• _EXERCISE TASK_
Begin at the first line below and copy each line exactly, ending with the line where "tube_wall = 1.0" appears.

• _SUPPLIED DATA_

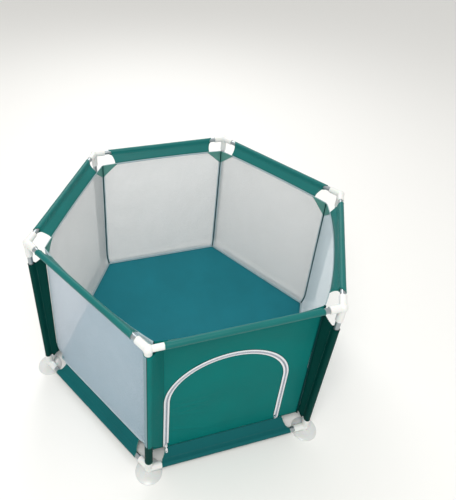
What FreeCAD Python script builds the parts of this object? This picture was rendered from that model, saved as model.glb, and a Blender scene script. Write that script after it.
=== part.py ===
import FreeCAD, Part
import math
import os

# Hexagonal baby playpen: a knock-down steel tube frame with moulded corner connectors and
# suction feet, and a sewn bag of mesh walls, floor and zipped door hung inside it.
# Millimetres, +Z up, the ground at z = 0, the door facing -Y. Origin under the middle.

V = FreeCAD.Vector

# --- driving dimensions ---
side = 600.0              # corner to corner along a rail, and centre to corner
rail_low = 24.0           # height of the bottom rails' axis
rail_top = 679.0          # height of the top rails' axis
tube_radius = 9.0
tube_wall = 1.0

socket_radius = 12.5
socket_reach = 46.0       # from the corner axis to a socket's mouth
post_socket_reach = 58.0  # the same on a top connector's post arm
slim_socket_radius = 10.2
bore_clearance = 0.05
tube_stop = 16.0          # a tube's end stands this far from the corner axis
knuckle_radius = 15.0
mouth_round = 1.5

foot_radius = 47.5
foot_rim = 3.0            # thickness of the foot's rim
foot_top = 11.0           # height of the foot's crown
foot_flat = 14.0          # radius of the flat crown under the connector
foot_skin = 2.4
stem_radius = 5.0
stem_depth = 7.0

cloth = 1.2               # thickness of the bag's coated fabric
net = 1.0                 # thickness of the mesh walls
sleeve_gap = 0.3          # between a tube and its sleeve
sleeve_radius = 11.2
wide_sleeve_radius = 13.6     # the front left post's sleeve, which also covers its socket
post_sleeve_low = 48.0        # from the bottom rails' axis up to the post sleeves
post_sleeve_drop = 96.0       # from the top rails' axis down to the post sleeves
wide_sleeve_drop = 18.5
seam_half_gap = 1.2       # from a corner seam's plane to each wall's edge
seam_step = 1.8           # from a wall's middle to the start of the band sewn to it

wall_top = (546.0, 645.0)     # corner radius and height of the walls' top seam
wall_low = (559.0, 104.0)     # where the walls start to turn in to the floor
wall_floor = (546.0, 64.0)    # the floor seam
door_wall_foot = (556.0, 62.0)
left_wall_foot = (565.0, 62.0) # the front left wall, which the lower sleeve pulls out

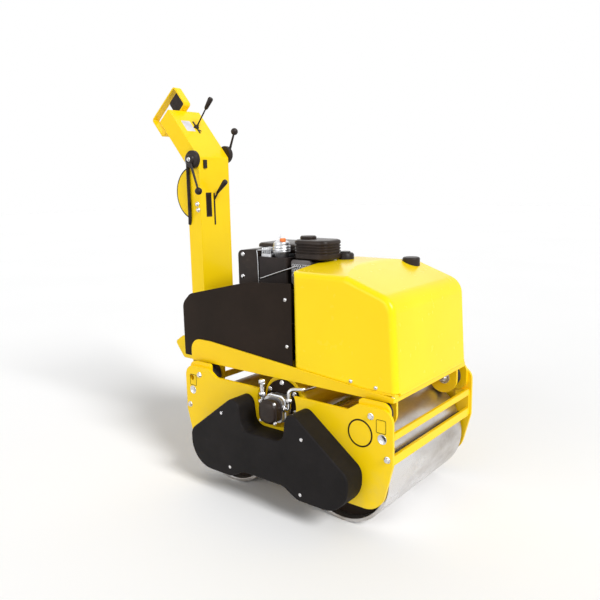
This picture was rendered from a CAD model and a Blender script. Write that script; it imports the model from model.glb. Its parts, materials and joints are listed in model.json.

• _EXERCISE RESULT_
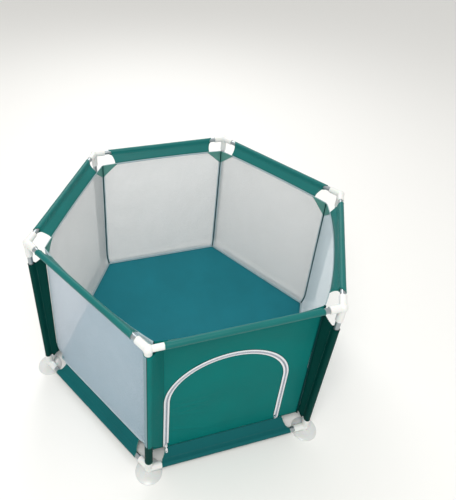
What FreeCAD Python script builds the parts of this object? This picture was rendered from that model, saved as model.glb, and a Blender scene script. Write that script after it.
=== part.py ===
import FreeCAD, Part
import math
import os

# Hexagonal baby playpen: a knock-down steel tube frame with moulded corner connectors and
# suction feet, and a sewn bag of mesh walls, floor and zipped door hung inside it.
# Millimetres, +Z up, the ground at z = 0, the door facing -Y. Origin under the middle.

V = FreeCAD.Vector

# --- driving dimensions ---
side = 600.0              # corner to corner along a rail, and centre to corner
rail_low = 24.0           # height of the bottom rails' axis
rail_top = 679.0          # height of the top rails' axis
tube_radius = 9.0
tube_wall = 1.0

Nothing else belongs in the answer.